На обед подали зеленоватый черепаховый суп, как достойное завершение костюмированного вечера. У сестры я заночевал, но на другой день покинул ее дом довольно рано. Что-то меня тревожило, хотя источник тревоги я никак не мог определить.
Алису встретил на обратном пути, специально сделав крюк, чтобы попасть туда, где смогу увидеть ее. Без кукол, слишком легко одетую для позднего октября, но такую же улыбчивую, как и всегда. На макушку ей опустился желтый лист, но Алиса о нем не подозревала. Я поздоровался и тут же попрощался, хотя обычно останавливался поговорить.
Часы мои, золотые на длинной цепочке - их точностью я гордился - показывали двенадцать дня, когда у порога своего дома я натолкнулся на служанку из дома Ники. Меня пытались найти со вчерашнего вечера. Немного досадуя - с корабля и на бал, точнее, наоборот! - я поспешил к маленькой пациентке.

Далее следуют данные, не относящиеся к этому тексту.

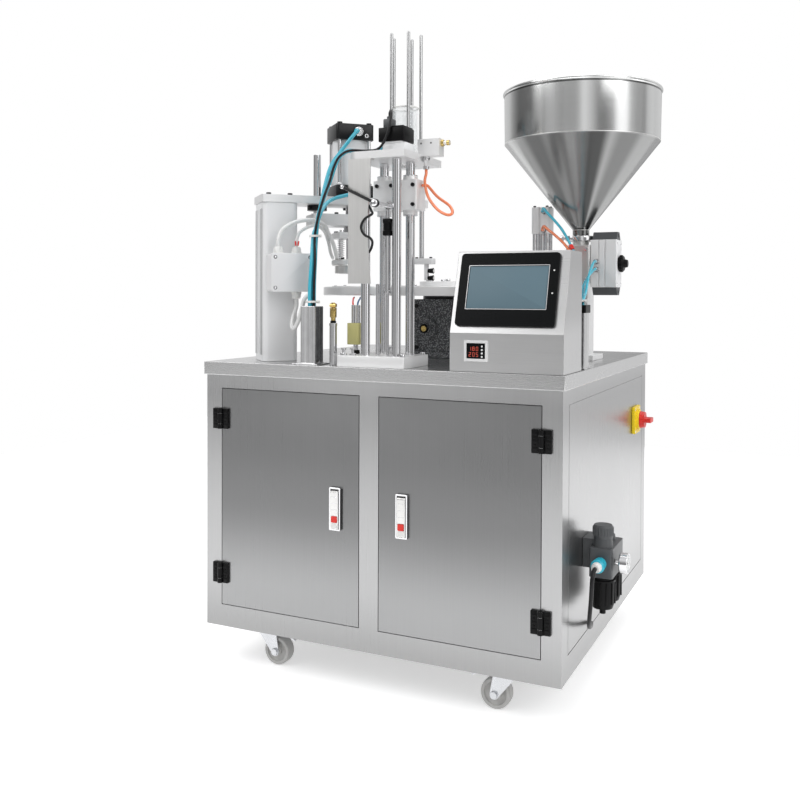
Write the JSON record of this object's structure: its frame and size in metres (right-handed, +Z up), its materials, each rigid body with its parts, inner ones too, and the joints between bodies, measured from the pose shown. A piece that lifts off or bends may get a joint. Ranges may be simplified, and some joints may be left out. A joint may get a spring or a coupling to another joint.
{
  "type": "rotary filling and sealing machine",
  "caption": "Cabinet-mounted rotary cup filling and sealing machine with hopper, metering valve, lid station, heat press and castors.",
  "frame": {"origin": "centre of the box the machine fills, on the floor under its castors", "axes": "+Z up, -Y towards the operator at the doors, +X to the hopper's side"},
  "size_m": [0.9102, 0.82, 1.367],
  "materials": {
    "black_alloy": "black anodised",
    "black_hose": "smooth tube",
    "black_plastic": "fine texture",
    "blue_hose": "smooth tube",
    "bright_steel": "polished",
    "brushed_steel": "brushed",
    "clear_plastic": "clear tube",
    "dark_casting": "hammered paint",
    "deck_steel": "fine brushed",
    "grey_plastic": "moulded",
    "light_alloy": "satin anodised",
    "orange_hose": "smooth tube",
    "red_plastic": "moulded",
    "satin_steel": "satin brushed",
    "teal_plastic": "moulded",
    "white_hose": "smooth tube",
    "white_nylon": "moulded",
    "white_paint": "satin powder coat",
    "yellow_plastic": "moulded",
    "zinc": "bright zinc plate"
  },
  "bodies": {
    "machine": {"air_regulator_body": "grey_plastic", "cabinet_body": "satin_steel", "console_box": "satin_steel", "deck_lid": "deck_steel", "drive_motor": "dark_casting", "filler_harness": "blue_hose", "filling_cylinder": "light_alloy", "filling_stand": "light_alloy", "heater_conduits": "white_hose", "hopper": "bright_steel", "index_drive": "dark_casting", "inlet_coupler": "teal_plastic", "inlet_hose": "black_hose", "isolator_plate": "yellow_plastic", "junction_box": "grey_plastic", "left_hose_duct": "bright_steel", "lid_air_cylinder": "black_plastic", "lid_cover_plate": "brushed_steel", "lid_magazine": "bright_steel", "lid_station_frame": "light_alloy", "lid_top_plate": "light_alloy", "lid_tube": "clear_plastic", "metering_valve": "brushed_steel", "press_cylinder": "black_alloy", "pressure_gauge": "bright_steel", "right_hose_duct": "bright_steel", "rotary_actuator": "light_alloy", "sealer_harness": "blue_hose", "sealing_arm": "light_alloy", "sealing_column": "white_paint", "slider_cylinder": "brushed_steel", "temperature_controller": "light_alloy", "touch_panel": "black_plastic", "vacuum_hose": "orange_hose"},
    "left_door": {"left_door": "satin_steel"},
    "left_latch_lever": {"left_latch_lever": "brushed_steel"},
    "left_latch_button": {"left_latch_button": "red_plastic"},
    "right_door": {"right_door": "satin_steel"},
    "right_latch_lever": {"right_latch_lever": "brushed_steel"},
    "right_latch_button": {"right_latch_button": "red_plastic"},
    "front_left_castor_fork": {"front_left_castor_fork": "zinc"},
    "front_left_castor_wheel": {"front_left_castor_wheel": "white_nylon"},
    "front_left_brake_pedal": {"front_left_brake_pedal": "zinc"},
    "front_right_castor_fork": {"front_right_castor_fork": "zinc"},
    "front_right_castor_wheel": {"front_right_castor_wheel": "white_nylon"},
    "front_right_brake_pedal": {"front_right_brake_pedal": "zinc"},
    "rear_left_castor_fork": {"rear_left_castor_fork": "zinc"},
    "rear_left_castor_wheel": {"rear_left_castor_wheel": "white_nylon"},
    "rear_right_castor_fork": {"rear_right_castor_fork": "zinc"},
    "rear_right_castor_wheel": {"rear_right_castor_wheel": "white_nylon"},
    "isolator_handle": {"isolator_handle": "red_plastic"},
    "regulator_knob": {"regulator_knob": "grey_plastic"},
    "dial": {"dial": "light_alloy"},
    "actuator_knob": {"actuator_knob": "black_plastic"},
    "filling_nozzle": {"filling_nozzle": "bright_steel"},
    "press_head": {"press_head": "light_alloy"},
    "lid_slider": {"lid_slider": "light_alloy"},
    "lid_picker": {"lid_picker": "light_alloy"},
    "slider_link": {"slider_link": "black_alloy"}
  },
  "joints": [
    {"name": "left_door_hinge", "type": "hinge", "parent": "machine", "child": "left_door", "pos_m": [-0.41115, -0.40175, 0.37125], "axis": [0, 0, -1], "range_deg": [0, 110]},
    {"name": "left_latch_swing", "type": "hinge", "parent": "left_door", "child": "left_latch_lever", "pos_m": [-0.12565, -0.39875, 0.4065], "axis": [-1, 0, 0], "range_deg": [0, 35]},
    {"name": "left_latch_press", "type": "slide", "parent": "left_latch_lever", "child": "left_latch_button", "axis": [0, 1, 0], "range_m": [0, 0.0025], "stiffness_N_per_m": 300},
    {"name": "right_door_hinge", "type": "hinge", "parent": "machine", "child": "right_door", "pos_m": [0.31085, -0.40175, 0.37125], "axis": [0, 0, 1], "range_deg": [0, 110]},
    {"name": "right_latch_swing", "type": "hinge", "parent": "right_door", "child": "right_latch_lever", "pos_m": [0.02535, -0.39875, 0.4065], "axis": [-1, 0, 0], "range_deg": [0, 35]},
    {"name": "right_latch_press", "type": "slide", "parent": "right_latch_lever", "child": "right_latch_button", "axis": [0, 1, 0], "range_m": [0, 0.0025], "stiffness_N_per_m": 300},
    {"name": "front_left_castor_swivel", "type": "hinge", "parent": "machine", "child": "front_left_castor_fork", "pos_m": [-0.32515, -0.33075, 0.0837], "axis": [0, 0, 1], "continuous": true},
    {"name": "front_left_castor_roll", "type": "hinge", "parent": "front_left_castor_fork", "child": "front_left_castor_wheel", "pos_m": [-0.30315, -0.33075, 0.031], "axis": [0, 1, 0], "continuous": true},
    {"name": "front_left_brake_press", "type": "hinge", "parent": "front_left_castor_fork", "child": "front_left_brake_pedal", "pos_m": [-0.30665, -0.33075, 0.0668], "axis": [0, 1, 0], "range_deg": [0, 14]},
    {"name": "front_right_castor_swivel", "type": "hinge", "parent": "machine", "child": "front_right_castor_fork", "pos_m": [0.22485, -0.33075, 0.0837], "axis": [0, 0, 1], "continuous": true},
    {"name": "front_right_castor_roll", "type": "hinge", "parent": "front_right_castor_fork", "child": "front_right_castor_wheel", "pos_m": [0.20285, -0.33075, 0.031], "axis": [0, 1, 0], "continuous": true},
    {"name": "front_right_brake_press", "type": "hinge", "parent": "front_right_castor_fork", "child": "front_right_brake_pedal", "pos_m": [0.20635, -0.33075, 0.0668], "axis": [0, -1, 0], "range_deg": [0, 14]},
    {"name": "rear_left_castor_swivel", "type": "hinge", "parent": "machine", "child": "rear_left_castor_fork", "pos_m": [-0.32515, 0.33725, 0.0837], "axis": [0, 0, 1], "continuous": true},
    {"name": "rear_left_castor_roll", "type": "hinge", "parent": "rear_left_castor_fork", "child": "rear_left_castor_wheel", "pos_m": [-0.30315, 0.33725, 0.031], "axis": [0, 1, 0], "continuous": true},
    {"name": "rear_right_castor_swivel", "type": "hinge", "parent": "machine", "child": "rear_right_castor_fork", "pos_m": [0.22485, 0.33725, 0.0837], "axis": [0, 0, 1], "continuous": true},
    {"name": "rear_right_castor_roll", "type": "hinge", "parent": "rear_right_castor_fork", "child": "rear_right_castor_wheel", "pos_m": [0.20285, 0.33725, 0.031], "axis": [0, 1, 0], "continuous": true},
    {"name": "isolator_turn", "type": "hinge", "parent": "machine", "child": "isolator_handle", "pos_m": [0.36445, 0.26425, 0.507], "axis": [1, 0, 0], "range_deg": [0, 90]},
    {"name": "regulator_turn", "type": "hinge", "parent": "machine", "child": "regulator_knob", "pos_m": [0.39085, -0.24575, 0.337], "axis": [0, 0, 1], "range_deg": [-540, 540]},
    {"name": "dial_index", "type": "hinge", "parent": "machine", "child": "dial", "pos_m": [-0.05015, 0.00425, 0.811], "axis": [0, 0, 1], "continuous": true},
    {"name": "actuator_knob_turn", "type": "hinge", "parent": "machine", "child": "actuator_knob", "pos_m": [0.36285, 0.00425, 0.8835], "axis": [1, 0, 0], "range_deg": [-180, 180]},
    {"name": "nozzle_plunge", "type": "slide", "parent": "machine", "child": "filling_nozzle", "axis": [0, 0, -1], "range_m": [0, 0.02]},
    {"name": "press_stroke", "type": "slide", "parent": "machine", "child": "press_head", "axis": [0, 0, -1], "range_m": [0, 0.02]},
    {"name": "lid_slide", "type": "slide", "parent": "machine", "child": "lid_slider", "axis": [0, 0, 1], "range_m": [-0.008, 0.02]},
    {"name": "picker_swing", "type": "hinge", "parent": "lid_slider", "child": "lid_picker", "pos_m": [0.01185, -0.27675, 0.987], "axis": [0, 0, 1], "range_deg": [-60, 60]},
    {"name": "link_swing", "type": "hinge", "parent": "lid_slider", "child": "slider_link", "pos_m": [-0.03115, -0.40925, 0.995], "axis": [0, 1, 0], "range_deg": [-12, 12]}
  ]
}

Она исхудала, дышала тяжело, и все время кашляла. Жара по-прежнему не было. Я измерил ее пульс, прослушал сердце и дыхание. Стетоскопом Ника заинтересовалась, но скоро снова стала ко всему безразличной.
- У девочки бронхит, - объяснил я. - К сожалению, простудой не ограничилось. Теплую, легкую и питательную пищу, травы - шиповник, хвощ, липу; успокоительный порошок.

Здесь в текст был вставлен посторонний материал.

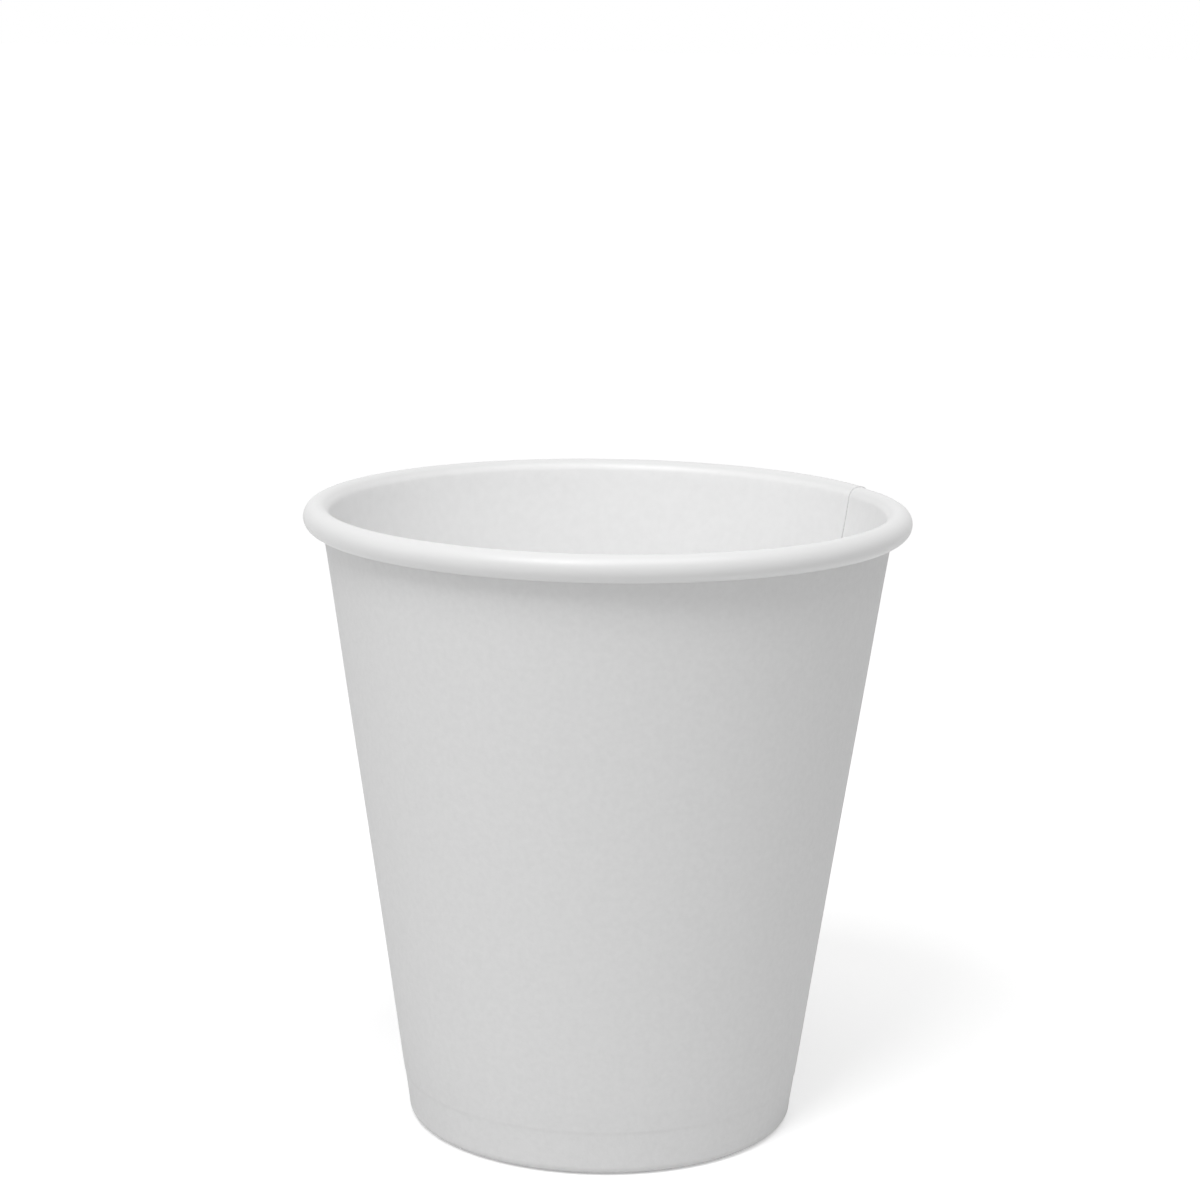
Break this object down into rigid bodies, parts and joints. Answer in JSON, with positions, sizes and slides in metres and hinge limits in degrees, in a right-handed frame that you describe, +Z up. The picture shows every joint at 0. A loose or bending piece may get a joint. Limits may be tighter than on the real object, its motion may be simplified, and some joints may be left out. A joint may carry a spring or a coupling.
{
  "type": "insulated paper hot cup",
  "caption": "Tapered cup of thick insulated paper board for hot drinks, with a rolled lip, an overlapped side seam and a recessed floor gripped by a folded foot.",
  "frame": {"origin": "on the cup's axis, at the height of the surface that it stands on", "axes": "+Z up the cup's axis, out of the mouth; the side seam lies 20 degrees round from +X towards +Y"},
  "size_m": [0.09, 0.09, 0.094],
  "materials": {
    "wall_board": "matte white insulated board, smooth and slightly glossy at the rolled lip",
    "floor_board": "white coated board, satin"
  },
  "bodies": {
    "root": {"sidewall": "wall_board", "bottom_disc": "floor_board"}
  },
  "joints": []
}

Такая хрупкая - неудивительно, что осень уложила ее в постель. Вам лучше бы жить у моря, где нет этой слякоти, промозглой погоды.
- Что делать, - развела руками тетка. - Что делать! С тех пор, как погиб отец Ники, богаче мы не становимся.

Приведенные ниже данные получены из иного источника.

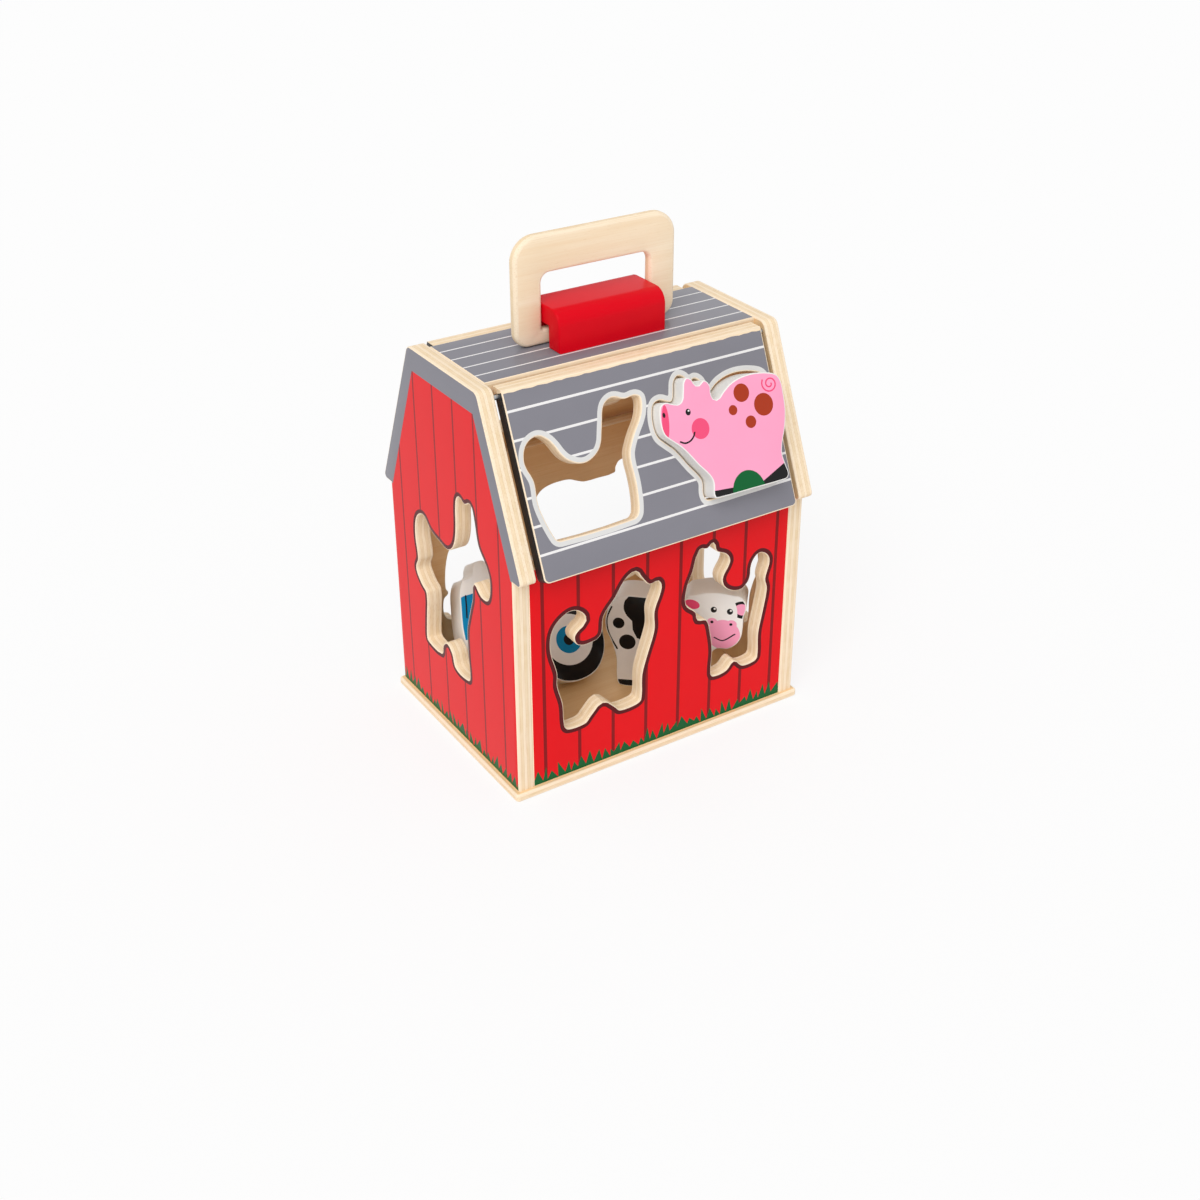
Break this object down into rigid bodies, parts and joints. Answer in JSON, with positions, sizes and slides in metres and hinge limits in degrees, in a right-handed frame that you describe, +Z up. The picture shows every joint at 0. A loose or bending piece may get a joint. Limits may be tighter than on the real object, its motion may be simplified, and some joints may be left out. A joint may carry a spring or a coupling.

Смутилась, видимо, не желая показаться жалобщицей.
**
Ника знала, что она дома, в кровати, но одновременно была под мостом, в ворохе бурых листьев с резким прожилками. Там, под листьями, справа и слева, что-то вздымалось, ворочалось, и это была поселившаяся в груди простуда, принявшая облик отдельный от самой девочки. Каждый раз, когда Ника кашляла, листья подлетали в воздух и долго кружили, не спеша опуститься.
Поначалу листья были сухим и легкими, но к вечеру отсырели, грели все хуже, лежать среди них становилось совсем неуютно. Вдобавок листья начали сдавливать грудь, и, раз от раза взлетая, падали на Нику более толстым слоем.
Откуда-то издалека доносились голоса, но листья надежно отгораживали Нику от мира, и все прочнее становилась преграда.
**
Сонливость, тошнота, одышка, боль в груди, приступы кашля - девочка таяла на глазах, за каких-то четыре дня она стала бледной тенью себя самой. Лоб оставался холодным. Задумавшись, я отошел от больной, отодвинул тяжелую занавесь, посмотрел в осенний туман - то же самое творилось у меня в голове.
В эту минуту я ощутил взгляд, сверлящий меня в районе лопаток.
Мне стало не по-себе, и я обернулся.
Кукла уставилась на меня, довольно уродливая, лупоглазая, и я невольно вспомнил фарфоровых подружек Алисы - с прозрачным румянцем, тугими кудряшками и ресницами в полпальца длиной. Они тоже так смотрят, пристально и укоризненно, и улыбаются мне только по воле мастера, навечно приделавшего улыбки к их вишневым ртам...
Виной ли тому полумрак комнаты, в котором метались тени возле камина, но мне почудилось, что куклы, о которых я только что вспомнил, собрались вокруг больной девочки. Расположились вокруг нее так, как рассаживала их возле себя Алиса.
Я выпустил штору, и она качнулась, занимая прежнее положение.
В кровати тяжело кашляла Ника, не видя, что куклы столпились рядом. А я протянул руку к звонку, словно, хватаясь за него, пытался ухватить за хвост озарение. Семь лет спустя совершить ту же ошибку - не чересчур ли?
- Пневмония, - сказал я вошедшей с подносом тетке. - Госпитализация срочно!
И вполголоса добавил, зная, что никто не услышит, хотя теперь не побоялся бы и громко заявить о своей оплошности:
- Надеюсь, еще не поздно.
Краем глаза увидел, как нарядные куклы поднимаются и вплывают в стену, уходят к Алисе, и остается только нелепая подружка Ники.
Огромный парк с тенистыми аллеями, узкими прямыми тропинками, приют множества цветов. Листья плюща обвивают тяжелые плиты. Там, в доме, Алиса всегда в окружении фарфоровых подруг, а здесь ей составляют компанию плющ и россыпь незабудок. Я до сих пор считаю своим долгом ее навещать, как когда-то.